Task-based Language Teaching (TBLT) is one of the most prominent perspectives within the CLT framework.  Some researchers such as Kumar believe that TBLT is a completely different approach while others believe that it is "at the very heart of CLT."  As stated by Brown, this approach puts the use of tasks at the core of language teaching.  Tasks are defined simply by "an activity which requires learners to use language, with emphasis on meaning, to attain an objective" (Brown, 50).

In Kumar's article, TESOL Methods: Changing Tracks, Challenging Trends, he, also, discusses the changes in pedagogical trends.  He describes the perceptible shifts as (a) from communicative language teaching to task-based language teaching, (b) from method-based pedagogy to postmethod pedagogy, and (c) from systemic discovery to critical discourse. He describes these changes not as replacements, but as works in progress.

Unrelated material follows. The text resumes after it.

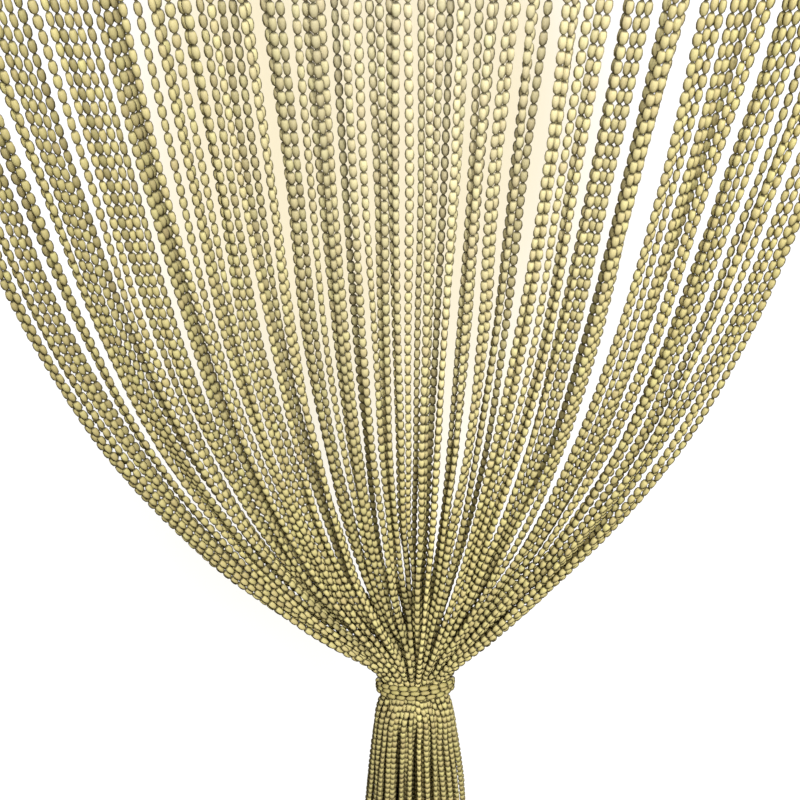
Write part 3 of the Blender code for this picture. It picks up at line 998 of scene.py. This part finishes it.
def woven_yarn_group():
    """Colour and height of plain weave, with painted shade in the dips, from the place on the piece."""
    group = bpy.data.node_groups.new("woven yarn", "ShaderNodeTree")
    group_sockets(
        group,
        (
            ("Colour", "NodeSocketColor", (0.4, 0.35, 0.15, 1.0)),
            ("Dip Shade Colour", "NodeSocketColor", (0.2, 0.18, 0.08, 1.0)),
        ),
        (
            ("Colour", "NodeSocketColor"),
            ("Height", "NodeSocketFloat"),
        ),
    )
    feed = add_node(group, "NodeGroupInput")
    result = add_node(group, "NodeGroupOutput")
    place = add_node(group, "ShaderNodeTexCoord")
    ribs = add_node(group, "ShaderNodeTexWave", wave_type="BANDS", bands_direction="X")
    ribs.inputs["Scale"].default_value = RIB_SCALE
    ribs.inputs["Distortion"].default_value = RIB_UNEVENNESS
    rows = add_node(group, "ShaderNodeTexWave", wave_type="BANDS", bands_direction="Z")
    rows.inputs["Scale"].default_value = ROW_SCALE
    group.links.new(place.outputs["Object"], ribs.inputs["Vector"])
    group.links.new(place.outputs["Object"], rows.inputs["Vector"])
    weave = add_node(group, "ShaderNodeMath", operation="MULTIPLY")
    group.links.new(ribs.outputs["Fac"], weave.inputs[0])
    group.links.new(rows.outputs["Fac"], weave.inputs[1])
    # Painted shade in the dips of the weave: the colour is mixed towards the darker dip colour.
    tint = add_node(group, "ShaderNodeMix", data_type="RGBA")
    group.links.new(weave.outputs[0], tint.inputs["Factor"])
    group.links.new(feed.outputs["Dip Shade Colour"], tint.inputs["A"])
    group.links.new(feed.outputs["Colour"], tint.inputs["B"])
    group.links.new(tint.outputs["Result"], result.inputs["Colour"])
    group.links.new(weave.outputs[0], result.inputs["Height"])
    return group


woven_yarn = woven_yarn_group()


# %% Tape and thread materials
# How dark the painted shade in the dips of the weave is.
DIP_SHADE = 0.6
WEAVE_BUMP = 0.4
WEAVE_DEPTH = 0.0005
YARN_ROUGHNESS = 0.85
YARN_SHINE = 0.1


def tape_material(name, colour):
    """Matte cotton yarn, woven, with painted shade in its dips."""
    finish, tree, shader = new_material(name)
    effect = add_node(tree, "ShaderNodeGroup", node_tree=woven_yarn)
    effect.inputs["Colour"].default_value = (*colour, 1.0)
    effect.inputs["Dip Shade Colour"].default_value = (*[part * DIP_SHADE for part in colour], 1.0)
    tree.links.new(effect.outputs["Colour"], shader.inputs["Base Color"])
    bump = add_node(tree, "ShaderNodeBump")
    bump.inputs["Strength"].default_value = WEAVE_BUMP
    bump.inputs["Distance"].default_value = WEAVE_DEPTH
    tree.links.new(effect.outputs["Height"], bump.inputs["Height"])
    tree.links.new(bump.outputs["Normal"], shader.inputs["Normal"])
    shader.inputs["Roughness"].default_value = YARN_ROUGHNESS
    shader.inputs["Specular IOR Level"].default_value = YARN_SHINE
    return finish


tape_cloth = tape_material("woven_tape", (0.42, 0.34, 0.12))
sewing = tape_material("sewing_thread", (0.50, 0.41, 0.15))
tape.data.materials.append(tape_cloth)
stitches.data.materials.append(sewing)
threads.data.materials.append(sewing)
print("tape finishes made")

# %% [markdown]
# ## Stage and light
# A pale floor lies below the hem, with painted warm shade behind the middle of the curtain.
# Most of the light comes from high in front, softened by lamps near the camera and at both
# sides, so each bead is bright on its upper front and the gaps between the strings stay dark.
# The lamps are cool and the room is warm, which keeps the shaded khaki from turning grey.

# %% Stage
FLOOR_Z = -2.06
FLOOR_SIZE = 16.0
FLOOR_BEHIND = 2.0
FLOOR_AS_SEEN = (1.0, 1.0, 1.0)
# The colour of the painted warm shade behind the middle of the curtain.
FLOOR_WARM_SHADE = (0.85, 0.765, 0.54)
FLOOR_AS_LIT = (0.09, 0.07, 0.03)
FLOOR_ROUGHNESS = 0.9
WARM_PLACE = (-0.10, 1.10)
WARM_REACH = (0.95, 2.85)
WARM_FULL_FROM = 0.52


def floor_material():
    """A floor that looks evenly pale, with a soft pool of painted warm shade, and throws back little
    light.
    """
    finish, tree, shader = new_material("pale_floor")
    shader.inputs["Base Color"].default_value = (*FLOOR_AS_LIT, 1.0)
    shader.inputs["Roughness"].default_value = FLOOR_ROUGHNESS
    place = add_node(tree, "ShaderNodeTexCoord")
    moved = add_node(tree, "ShaderNodeMapping", vector_type="TEXTURE")
    moved.inputs["Location"].default_value = (*WARM_PLACE, 0.0)
    moved.inputs["Scale"].default_value = (*WARM_REACH, 1.0)
    tree.links.new(place.outputs["Object"], moved.inputs["Vector"])
    # Painted warm shade: a soft pool behind the middle of the curtain, mixed into the floor's glow.
    pool = add_node(tree, "ShaderNodeTexGradient", gradient_type="SPHERICAL")
    tree.links.new(moved.outputs["Vector"], pool.inputs["Vector"])
    soft = add_node(tree, "ShaderNodeMapRange", interpolation_type="SMOOTHSTEP")
    soft.inputs["From Max"].default_value = WARM_FULL_FROM
    tree.links.new(pool.outputs["Fac"], soft.inputs["Value"])
    warm_shade = add_node(tree, "ShaderNodeMix", data_type="RGBA")
    warm_shade.inputs["A"].default_value = (*FLOOR_AS_SEEN, 1.0)
    warm_shade.inputs["B"].default_value = (*FLOOR_WARM_SHADE, 1.0)
    tree.links.new(soft.outputs["Result"], warm_shade.inputs["Factor"])
    tree.links.new(warm_shade.outputs["Result"], shader.inputs["Emission Color"])
    seen = add_node(tree, "ShaderNodeLightPath")
    tree.links.new(seen.outputs["Is Camera Ray"], shader.inputs["Emission Strength"])
    return finish


bpy.ops.mesh.primitive_plane_add(size=FLOOR_SIZE, location=(0.0, FLOOR_BEHIND, FLOOR_Z))
floor = bpy.context.object
floor.name = "floor"
floor.data.materials.append(floor_material())
print("floor laid", round(-FLOOR_Z, 2), "m below the heading's top edge")

# %% Light
LIGHT_ROWS = (
    # name, kind, place, aim, size, power
    ("high_front", "SUN", (0.6, -1.8, 1.7), (0.0, 0.0, -0.9), 0.16, 4.4),
    ("behind", "SUN", (0.3, 2.0, -0.7), (0.0, 0.0, -0.9), 0.60, 1.8),
    ("left", "AREA", (-1.15, -0.85, -0.1), (0.0, 0.0, -0.9), 0.5, 4.0),
    ("right", "AREA", (1.15, -0.85, -0.1), (0.0, 0.0, -0.9), 0.5, 8.0),
    ("near_camera", "AREA", (0.05, -0.95, 0.10), (0.01, 0.0, -0.35), 0.35, 10.0),
)
LAMP_COLOUR = (0.94, 0.97, 1.45)
ROOM_STRENGTH = 0.012
ROOM_COLOUR = (1.0, 0.85, 0.45)
BACKDROP_COLOUR = (1.0, 1.0, 1.0)
VIEW_TRANSFORM = "Standard"


def soft_room():
    """A dim warm room that looks white where the camera sees it."""
    world = bpy.data.worlds.new("soft room")
    world.use_nodes = True
    tree = world.node_tree
    room = tree.nodes["Background"]
    room.inputs["Color"].default_value = (*ROOM_COLOUR, 1.0)
    room.inputs["Strength"].default_value = ROOM_STRENGTH
    backdrop = add_node(tree, "ShaderNodeBackground")
    backdrop.inputs["Color"].default_value = (*BACKDROP_COLOUR, 1.0)
    looked_at = add_node(tree, "ShaderNodeLightPath")
    either = add_node(tree, "ShaderNodeMixShader")
    tree.links.new(looked_at.outputs["Is Camera Ray"], either.inputs[0])
    tree.links.new(room.outputs[0], either.inputs[1])
    tree.links.new(backdrop.outputs[0], either.inputs[2])
    tree.links.new(either.outputs[0], tree.nodes["World Output"].inputs["Surface"])
    return world


bpy.context.scene.world = soft_room()
for name, kind, place, aim, size, power in LIGHT_ROWS:
    lamp_data = bpy.data.lights.new(name, kind)
    if kind == "SUN":
        lamp_data.angle = size
    else:
        lamp_data.size = size
    lamp_data.energy = power
    lamp_data.color = LAMP_COLOUR
    lamp = bpy.data.objects.new(name, lamp_data)
    lamp.location = place
    way = Vector(aim) - Vector(place)
    lamp.rotation_euler = way.to_track_quat("-Z", "Y").to_euler()
    bpy.context.scene.collection.objects.link(lamp)
bpy.context.scene.view_settings.view_transform = VIEW_TRANSFORM
print("lit by", len(LIGHT_ROWS), "soft lights and a pale room")

# %% [markdown]
# ## Hang the pieces on the body and hide the solids they stand for
# Nothing here moves, so every piece rides on the one body. The strings, threads and tape
# together stand for the solid strands, and the beaded tie stands for the solid tie.

# %% Ride and replace
for piece in (*strings, tape, stitches, threads):
    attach(piece, "root")
    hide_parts("strands")
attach(tie, "root")
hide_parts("tie")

As was stated in Brown's chapter about CLT, Kumar discusses that CLT is a broad approach of methods and curricula.  These methods and curricula "embrace both the goals and the processes of classroom learning, for teaching practice that views competence in terms of social interaction and looks to further language acquisition research to account for its development" (Kumar, 60).

CLT was actually a response to the "failure" of the audiolingual method that we read about in Brown's chapter.  CLT was thought to move classroom teaching away from largely structural orientation that relied on a "reified rendering of pattern practices and toward a largely communicative orientation that relied on a partial simulation of meaningful exchanged that take place outside the classroom" (Kumar, 61).  This could be done by role plays, drama and scenarios.  This seems to a great way of moving away from teacher centered classrooms and to a student/learner centered classroom.  When activities and discussions are based off authentic concepts that the learners can relate to, learning is best facilitated.  As we read in Kumar's book, certain teaching materials, written lesson plans, and syllabus can close the opportunity for learning opportunities and lead to a boring, unstimulated classroom.